Líbano e Brasil
Betty Milan
Este texto, do livro Isso é o país, foi originalmente
publicado sob o título “Missão de paz no Líbano”,
Folha de S. Paulo, 7/09/2003
Há cem anos (1903-2003), quando os primeiros libaneses chegaram ao Brasil, tudo neles era estranho para os nativos que, por sua vez, tudo estranhavam nos imigrantes. Muitos, aliás, teriam ido para os Estados Unidos se tivessem conseguido o visto. Ainda que fosse para ficar em quarentena em Ellis Island, o mais impressionante dos lazaretos. Vale a pena ir a Nova York só para ver as imagens dos primeiros imigrantes e saber o que pode ser a experiência da exclusão.
Os libaneses que vieram para o Brasil só ficaram de quarentena num barracão em Marselha. Alguns dias dormindo no chão e contentando-se com a soupe populaire — a sopa universal dos pobres. Porque a condição deles era a de quem estava abaixo do pobre, a condição trágica de quem não conta com o país natal e, além disso, é tomado por um pestilento. Seja como for, depois de dormir quarenta dias no porão do navio à luz de uma escotilha, eles enfim contornaram ilhas só de palmeiras, verdadeiros oásis no mar, e desembarcaram no Rio de Janeiro. Passaram por uma alfândega, onde o nome do imigrante podia ser trocado. Porém, não era uma alfândega propriamente rigorosa, e logo saíram para encontrar os que “moravam em árabe”, os que não veriam neles os come-gente como os nativos, que ficavam desentendidos ao ouvir uma língua de sons guturais
Com os que “moravam em árabe”, os imigrantes podiam conversar e sentar à mesa para comer tal qual faziam no Mediterrâneo. Ainda que não houvesse a maçã, fruto bíblico que nenhuma manga ou goiaba, por melhor que fosse, substituía. Ainda que não houvesse o tomate, cuja cor para um libanês é a própria cor do apetite. Como dizer sahtain (saúde) na falta desse fruto vital? E eles então plantavam uma horta no menor dos quintais. Faziam o tomate, a alface, o pepino, a salsa e a hortelã desabrochar. Porque sem isso ficaria o quibe incompleto e não haveria como fazer o tabule. Além da horta, desabrochavam as parreiras e as roseiras evocativas do país natal.
Tudo era diferente do Líbano no País da Cobra Grande, e foi preciso muita convicção e muita energia para se radicar e fazer esta América, que era pobre, embora pródiga no fruto da providência, cujo casco é o do ouro, o abacaxi. E os libaneses se radicaram e fizeram a América, ensinando a tolerância. Por conhecerem a guerra e saberem da paz que reinou no seu país entre os melquitas, os greco-ortodoxos, os maronitas, os sunitas e os xiitas – eles todos comungando no mesmo culto dos negócios.

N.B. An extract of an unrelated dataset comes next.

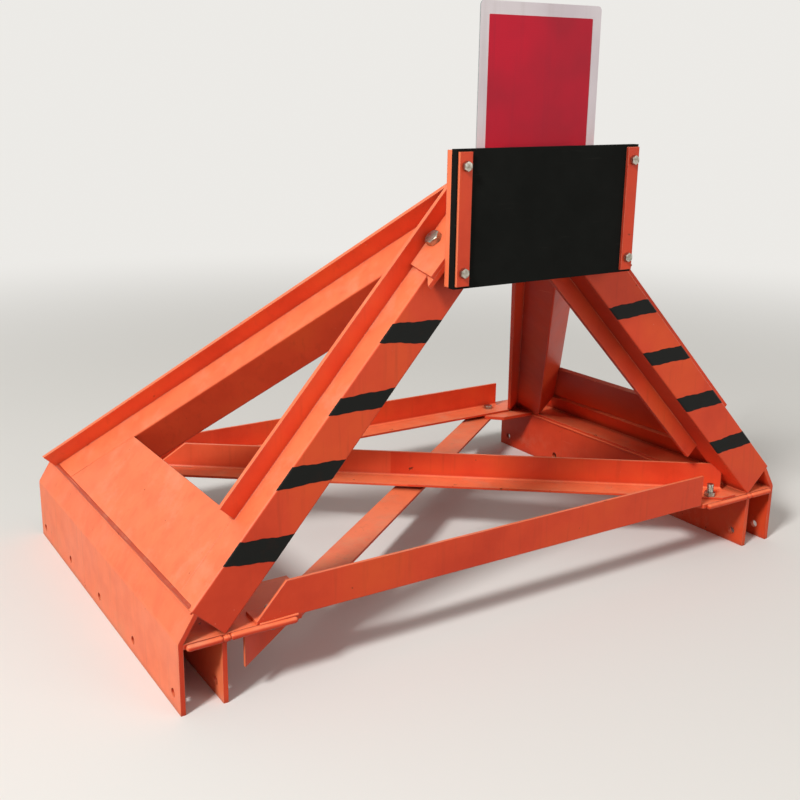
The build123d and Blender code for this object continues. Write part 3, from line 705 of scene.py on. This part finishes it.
@dataclass
class SideFrame:
    """Leaning frame of one side: where its outer face lies, and its legs' edges.

    A place on it is given in millimetres: how far along the track, how far up the slope and how deep
    inwards from the outer face. A place on the shoe's top is given along the track and inset from the
    shoe's inner face.
    """

    side: int
    lean: float = 43.1
    leg_width: float = 91.0
    leg_depth: float = 69.0
    leg_corner: float = 4.0
    rake: float = 2.88
    back_rake: float = 39.3
    back_depth: float = 91.7
    back_setback: float = 59.0
    side_plate_height: float = 178.0
    foot_inset: float = 1.0
    foot_flat: float = 2.0
    sole_plate: float = 10.0
    front_gusset_end: float = 158.0
    rear_gusset_reach: float = 148.0
    seam_ledge: float = 7.0
    head_setback: float = 12.0
    head_gusset_deep: float = 11.0
    cheek_plate: float = 8.0
    cheek_bottom: float = 776.0
    cheek_top: float = 955.0
    beam_setback: float = 31.0
    beam_seam: tuple[float, float] = (62.0, 150.0)
    tie_seam: tuple[float, float] = (66.0, 150.0)
    weld_gap: float = 4.0
    bar_film: tuple[float, float] = (0.05, 0.35)
    bar_margin: float = 0.6
    bar_grid: tuple[int, int] = (9, 47)
    low_waver: tuple[tuple[float, float, int], ...] = ((0.9, 9.3, 1), (0.5, 3.1, 2))
    high_waver: tuple[tuple[float, float, int], ...] = ((1.1, 7.7, 3), (0.5, 2.7, 1))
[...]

Com a tolerância, ensinaram o comércio, a sua grande tradição. Não foi por acaso que Lula evocou a figura do mascate ao assumir a presidência, dizendo que queria um mascate em cada embaixada do Brasil no exterior. E ele teve razão de levar para o Líbano a maior comitiva de brasileiros que já visitou o mundo árabe.
Nós só temos a ganhar conhecendo melhor uma cultura que moldou a nossa e mostrando ao Líbano de hoje o quão libanês o Brasil é. O Líbano, por sua vez, só tem a ganhar recebendo a comitiva de um país que tende a ser um difusor de paz, porque não exclui nenhuma religião.